Managing Hybrid User Flows to Avoid Duplicate Billing

  • Role-Based Assignment: Clearly define and enforce when a user is treated as “internal” versus “external” to avoid being charged twice for the same person.
  • Unified Identity Stores: Where possible, use a single source of truth for identities—preferably in Azure AD/Entra—to prevent duplicate records across environments.
  • Automated Group Policies: Leverage dynamic groups and automated assignments in Entra to adjust user status and entitlement as their roles change.
  • Billing Audit Practices: Schedule regular audits to check for overlapping accounts or transitions, fixing them before they inflate your invoice.

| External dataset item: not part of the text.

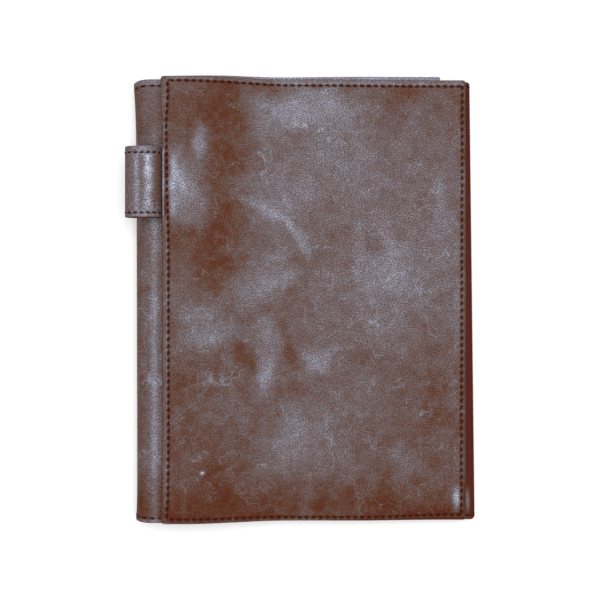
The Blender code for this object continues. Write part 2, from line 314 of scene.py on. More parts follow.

Conclusion: Key Takeaways and Implementation Checklist for Entra ID Pricing

If you’re handling external identities in Entra ID, a solid strategy keeps both your budget and the powers-that-be happy. Here are the major lessons and some real-world practices that’ll make your life easier—and your finance folks a lot less cranky:

  1. Understand the billing model: You pay based on Monthly Active Users (MAU). Any unique external user logging in within a month gets counted, so more logins mean more charges. Keep tabs on what’s adding to your MAU.
  2. Manage tenant and subscription linking: Make sure every external tenant backs up to the right Azure subscription. Mistakes here could mean lost usage data or surprise charges.
  3. Choose authentication methods wisely: Not all logins are created equal—email OTP can run up costs via delivery fees or support calls, while social logins or federated IDs may save money in high volume scenarios.
  4. Optimize session and token settings: Tweak session duration and idle timeouts to avoid inflating your MAU with unnecessary, repeat logins. Token reuse is your friend here for trimming excess “active” users.
  5. Plan for hybrid flows and accurate user roles: Watch for folks moving between internal and external—it’s easy to accidentally double-bill if you don’t keep your flows tidy and categories clear.

Keep this checklist handy as you roll out or tune up Entra ID external identities. The right moves today mean fewer billing surprises—and smoother budget talks—down the line.